Society | Sep 13

With 'The Naked Director,' Japan scores a global Netflix hit

Since its launch on Aug. 8, the Netflix series “The Naked Director” has become a certifiable hit. Its audience score on the Rotten Tomatoes ratings site is 97 percent, and on the series’ IMDB page, positive user reviews (“Truly amazing, realistic and captivating,” “You will find tears, laughter, passion”) far outnumber the negative.

Netflix does not release audience numbers, so the show’s exact reception in the 190 countries the streaming service covers is something of a question mark. But there is proof Netflix is pleased: It has decided to underwrite a second season.

In Japan, critics and journalists have penned lengthy analyses of the series’ success. A common observation is that “The Naked Director,” which traces the career of 1980s porn director and entrepreneur Toru Muranishi (Takayuki Yamada) and his star actress, Kaoru Kuroki (Misato Morita), could have never been made as a network show here.

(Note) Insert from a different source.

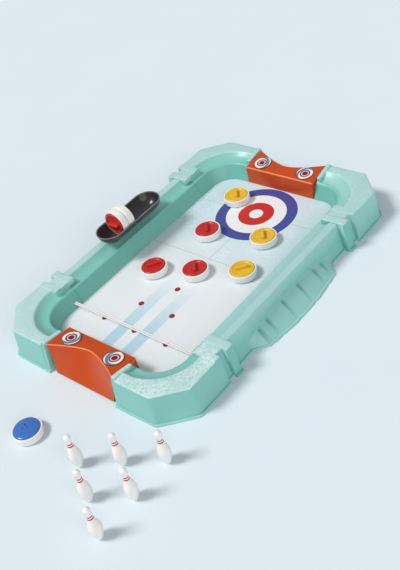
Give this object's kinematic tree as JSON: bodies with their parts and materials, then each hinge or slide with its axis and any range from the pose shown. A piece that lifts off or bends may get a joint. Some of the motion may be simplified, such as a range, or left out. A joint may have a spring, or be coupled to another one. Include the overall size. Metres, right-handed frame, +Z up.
{
  "type": "curling and bowling game",
  "caption": "Tabletop curling and bowling game: oblong rink in a wide moulded rim, end blocks, elastic launch cord, sliding pucks, hook-on puck rack and pins beside it.",
  "frame": {"origin": "centre of the board on the table plane, on the underside of the bar across its middle", "axes": "+Y along the rink towards the target end, +Z up from the table, +X to the right seen from the launch end"},
  "size_m": [0.284, 0.5079, 0.0663],
  "materials": {
    "mint_plastic": "moulded mint plastic, satin",
    "orange_plastic": "moulded orange plastic, gloss",
    "printed_board": "printed ice board, laminated",
    "emblem_print": "printed plate",
    "screw_steel": "zinc-plated",
    "elastic": "white braided elastic",
    "black_plastic": "moulded black plastic",
    "white_plastic": "moulded white plastic",
    "red_plastic": "moulded red plastic",
    "yellow_plastic": "moulded yellow plastic",
    "blue_plastic": "moulded blue plastic, high gloss",
    "pin_plastic": "moulded white plastic with red neck rings"
  },
  "bodies": {
    "board": {"rink_bed": "printed_board", "bed_support_bar": "mint_plastic", "near_end_frame": "mint_plastic", "far_end_frame": "mint_plastic", "left_side_rail": "mint_plastic", "right_side_rail": "mint_plastic", "near_end_block": "orange_plastic", "far_end_block": "orange_plastic", "near_left_emblem_plate": "emblem_print", "near_right_emblem_plate": "emblem_print", "far_left_emblem_plate": "emblem_print", "far_right_emblem_plate": "emblem_print", "near_left_block_screw": "screw_steel", "near_right_block_screw": "screw_steel", "far_left_block_screw": "screw_steel", "far_right_block_screw": "screw_steel"},
    "launch_cord": {"elastic_cord": "elastic"},
    "rack": {"puck_rack": "black_plastic"},
    "red_puck_1": {"red_puck_1_base": "white_plastic", "red_puck_1_cap": "red_plastic"},
    "red_puck_2": {"red_puck_2_base": "white_plastic", "red_puck_2_cap": "red_plastic"},
    "red_puck_3": {"red_puck_3_base": "white_plastic", "red_puck_3_cap": "red_plastic"},
    "yellow_puck_1": {"yellow_puck_1_base": "white_plastic", "yellow_puck_1_cap": "yellow_plastic"},
    "yellow_puck_2": {"yellow_puck_2_base": "white_plastic", "yellow_puck_2_cap": "yellow_plastic"},
    "yellow_puck_3": {"yellow_puck_3_base": "white_plastic", "yellow_puck_3_cap": "yellow_plastic"},
    "red_puck_4": {"red_puck_4_base": "white_plastic", "red_puck_4_cap": "red_plastic"},
    "yellow_puck_4": {"yellow_puck_4_base": "white_plastic", "yellow_puck_4_cap": "yellow_plastic"},
    "bowling_puck": {"bowling_puck_base": "white_plastic", "bowling_puck_cap": "blue_plastic"},
    "bowling_pin_1": {"bowling_pin_1": "pin_plastic"},
    "bowling_pin_2": {"bowling_pin_2": "pin_plastic"},
    "bowling_pin_3": {"bowling_pin_3": "pin_plastic"},
    "bowling_pin_4": {"bowling_pin_4": "pin_plastic"},
    "bowling_pin_5": {"bowling_pin_5": "pin_plastic"},
    "bowling_pin_6": {"bowling_pin_6": "pin_plastic"}
  },
  "joints": [
    {"name": "cord_draw", "type": "slide", "parent": "board", "child": "launch_cord", "axis": [0, -1, 0], "range_m": [0, 0.03], "stiffness_N_per_m": 60, "deforming": ["elastic_cord"]},
    {"name": "rack_lift", "type": "slide", "parent": "board", "child": "rack", "axis": [0, 0, 1], "range_m": [0, 0.04]},
    {"name": "red_puck_1_glide", "type": "slide", "parent": "board", "child": "red_puck_1", "axis": [0, 1, 0], "range_m": [-0.066, 0.026]},
    {"name": "red_puck_2_glide", "type": "slide", "parent": "board", "child": "red_puck_2", "axis": [0, 1, 0], "range_m": [-0.083, 0.149]},
    {"name": "red_puck_3_glide", "type": "slide", "parent": "board", "child": "red_puck_3", "axis": [0, 1, 0], "range_m": [-0.016, 0.029]},
    {"name": "yellow_puck_1_glide", "type": "slide", "parent": "board", "child": "yellow_puck_1", "axis": [0, 1, 0], "range_m": [-0.006, 0.02]},
    {"name": "yellow_puck_2_glide", "type": "slide", "parent": "board", "child": "yellow_puck_2", "axis": [0, 1, 0], "range_m": [-0.015, 0.072]},
    {"name": "yellow_puck_3_glide", "type": "slide", "parent": "board", "child": "yellow_puck_3", "axis": [0, 1, 0], "range_m": [-0.104, 0.008]},
    {"name": "red_puck_4_lift", "type": "slide", "parent": "rack", "child": "red_puck_4", "axis": [0, 0, 1], "range_m": [0, 0.04]},
    {"name": "yellow_puck_4_lift", "type": "slide", "parent": "rack", "child": "yellow_puck_4", "axis": [0, 0, 1], "range_m": [0, 0.04]},
    {"name": "bowling_puck_glide", "type": "slide", "parent": "board", "child": "bowling_puck", "axis": [1, 0, 0], "range_m": [0, 0.045]},
    {"name": "pin_1_tip", "type": "hinge", "parent": "board", "child": "bowling_pin_1", "pos_m": [0.06924, -0.262, 0], "axis": [0, 1, 0], "range_deg": [0, 69]},
    {"name": "pin_2_tip", "type": "hinge", "parent": "board", "child": "bowling_pin_2", "pos_m": [0.10454, -0.2843, 0], "axis": [0, 1, 0], "range_deg": [0, 69]},
    {"name": "pin_3_tip", "type": "hinge", "parent": "board", "child": "bowling_pin_3", "pos_m": [0.10454, -0.2397, 0], "axis": [0, 1, 0], "range_deg": [0, 69]},
    {"name": "pin_4_tip", "type": "hinge", "parent": "board", "child": "bowling_pin_4", "pos_m": [0.13984, -0.3066, 0], "axis": [0, 1, 0], "range_deg": [0, 69]},
    {"name": "pin_5_tip", "type": "hinge", "parent": "board", "child": "bowling_pin_5", "pos_m": [0.13984, -0.262, 0], "axis": [0, 1, 0], "range_deg": [0, 69]},
    {"name": "pin_6_tip", "type": "hinge", "parent": "board", "child": "bowling_pin_6", "pos_m": [0.13984, -0.2174, 0], "axis": [0, 1, 0], "range_deg": [0, 69]}
  ]
}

For one thing, the explicit sex scenes, many shot with Muranishi directing or participating in the action — in his trademark white briefs, no less — would never pass network censors. The show’s heavily fictionalized story, based on Nobuhiro Motohashi’s book on Muranishi, could have conceivably been made into a film, but the inevitable R-18 rating would have likely meant a smaller release and budget.

But with Netflix, the conventional standards and strictures of the Japanese entertainment business go out the window. Supported by a generous (but undisclosed) budget, a team of writers spent nearly a year crafting a script, with Jason George, a producer on the 2015 hit Netflix series “Narcos,” serving as a consultant.

Supervising director Masaharu Take and episode directors Hayato Kawai and Eiji Uchida had access to a top-flight cast, led by A-lister Takayuki Yamada, as well as the use of an open set that re-created bubble era Shinjuku in meticulous detail. Noting the series’ “high quality,” Hayato Otsuki of IGN Japan says, “‘The Naked Director’ shows Japanese dramas can still compete at a world level.”

However, not all reviewers were enthralled. While calling the series “a raucous, gritty tale of Japan’s pornographic revolution” that “swings between cable comedy and prestige drama,” critic Brenden Gallagher of The Daily Dot noted that “some of the material … would be taboo or even misogynistic by American standards.”